> [OBJECTIVE]: Report the count of lines below in which the string "piece" occurs; include nothing else.

> [TASK DATA]:
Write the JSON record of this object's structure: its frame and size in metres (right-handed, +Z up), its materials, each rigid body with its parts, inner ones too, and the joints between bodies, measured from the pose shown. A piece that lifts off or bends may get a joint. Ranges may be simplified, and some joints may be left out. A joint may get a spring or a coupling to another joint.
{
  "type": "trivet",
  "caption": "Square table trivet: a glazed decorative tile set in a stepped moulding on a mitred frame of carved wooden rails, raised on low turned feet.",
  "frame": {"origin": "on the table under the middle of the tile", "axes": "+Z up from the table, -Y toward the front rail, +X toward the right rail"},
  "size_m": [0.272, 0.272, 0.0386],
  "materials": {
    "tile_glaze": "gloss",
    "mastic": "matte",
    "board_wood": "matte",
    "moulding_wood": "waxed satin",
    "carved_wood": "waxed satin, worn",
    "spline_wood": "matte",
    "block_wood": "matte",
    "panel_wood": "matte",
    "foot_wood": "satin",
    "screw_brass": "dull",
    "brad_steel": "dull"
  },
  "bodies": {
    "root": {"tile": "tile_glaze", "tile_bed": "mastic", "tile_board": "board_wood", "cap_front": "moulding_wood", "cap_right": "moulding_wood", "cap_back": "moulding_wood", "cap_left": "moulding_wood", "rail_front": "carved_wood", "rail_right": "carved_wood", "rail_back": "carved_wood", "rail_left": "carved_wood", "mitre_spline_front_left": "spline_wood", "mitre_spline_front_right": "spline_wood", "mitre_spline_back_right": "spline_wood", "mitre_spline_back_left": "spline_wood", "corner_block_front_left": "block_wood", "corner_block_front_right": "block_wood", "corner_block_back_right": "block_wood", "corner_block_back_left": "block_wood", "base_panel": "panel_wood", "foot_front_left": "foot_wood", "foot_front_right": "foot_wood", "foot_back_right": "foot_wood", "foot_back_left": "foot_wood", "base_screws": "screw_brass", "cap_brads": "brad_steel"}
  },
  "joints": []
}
---
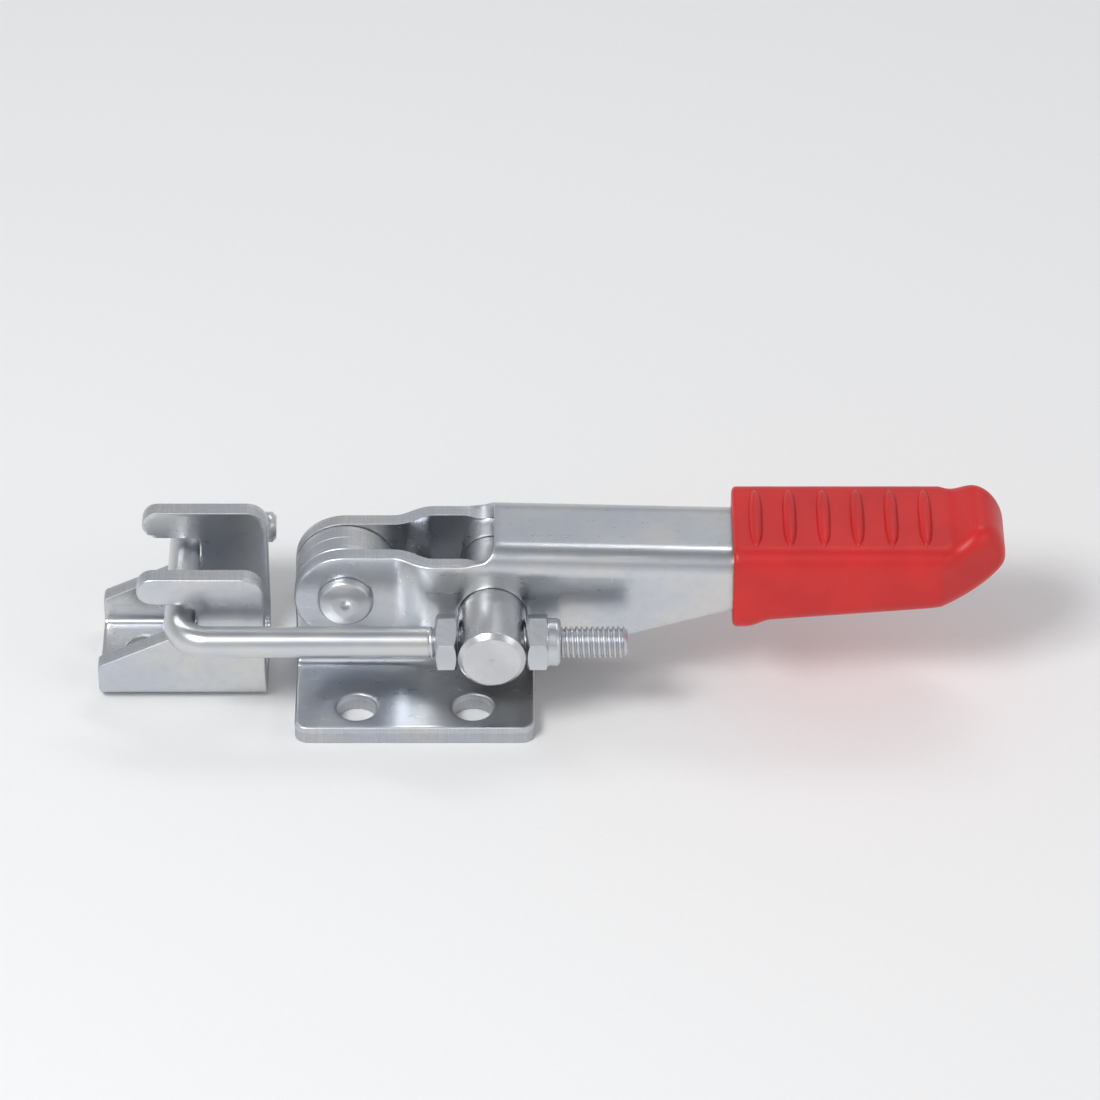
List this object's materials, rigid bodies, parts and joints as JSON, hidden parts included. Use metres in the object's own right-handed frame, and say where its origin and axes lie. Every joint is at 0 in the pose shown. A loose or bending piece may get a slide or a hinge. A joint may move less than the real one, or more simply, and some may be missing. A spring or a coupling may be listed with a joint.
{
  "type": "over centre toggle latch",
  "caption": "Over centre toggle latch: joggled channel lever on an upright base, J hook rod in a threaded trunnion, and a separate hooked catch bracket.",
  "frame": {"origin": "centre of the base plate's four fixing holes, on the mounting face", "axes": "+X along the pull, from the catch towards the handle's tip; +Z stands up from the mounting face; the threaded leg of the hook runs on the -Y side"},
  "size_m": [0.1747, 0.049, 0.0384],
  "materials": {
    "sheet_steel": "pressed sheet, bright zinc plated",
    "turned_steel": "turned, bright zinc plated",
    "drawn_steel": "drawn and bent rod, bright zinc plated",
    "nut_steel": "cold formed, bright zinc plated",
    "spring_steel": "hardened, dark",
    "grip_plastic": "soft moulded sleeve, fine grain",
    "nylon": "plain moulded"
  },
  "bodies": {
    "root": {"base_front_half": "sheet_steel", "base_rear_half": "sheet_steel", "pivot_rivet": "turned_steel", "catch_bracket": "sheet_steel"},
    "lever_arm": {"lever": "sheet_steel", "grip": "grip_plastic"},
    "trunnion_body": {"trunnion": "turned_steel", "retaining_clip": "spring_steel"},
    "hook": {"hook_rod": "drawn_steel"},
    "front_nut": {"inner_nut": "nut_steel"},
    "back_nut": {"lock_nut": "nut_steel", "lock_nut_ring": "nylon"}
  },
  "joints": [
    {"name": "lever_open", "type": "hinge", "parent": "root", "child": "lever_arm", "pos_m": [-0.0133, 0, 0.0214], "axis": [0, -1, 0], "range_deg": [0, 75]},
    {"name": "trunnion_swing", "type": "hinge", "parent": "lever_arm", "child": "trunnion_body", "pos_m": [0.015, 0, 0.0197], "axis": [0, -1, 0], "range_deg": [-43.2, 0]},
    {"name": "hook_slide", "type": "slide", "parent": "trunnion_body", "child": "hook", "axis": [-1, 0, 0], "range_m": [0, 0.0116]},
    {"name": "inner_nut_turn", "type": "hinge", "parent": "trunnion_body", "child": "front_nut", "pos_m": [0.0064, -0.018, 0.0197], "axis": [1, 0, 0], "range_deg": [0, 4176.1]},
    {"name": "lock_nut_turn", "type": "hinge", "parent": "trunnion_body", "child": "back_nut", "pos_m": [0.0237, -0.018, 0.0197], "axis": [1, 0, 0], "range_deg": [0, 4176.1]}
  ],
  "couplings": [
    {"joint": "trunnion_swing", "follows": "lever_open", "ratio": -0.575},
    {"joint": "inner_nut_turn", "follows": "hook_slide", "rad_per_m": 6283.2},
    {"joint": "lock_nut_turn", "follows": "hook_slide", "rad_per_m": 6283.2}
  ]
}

> [ANSWER FOR THE TASK]: 2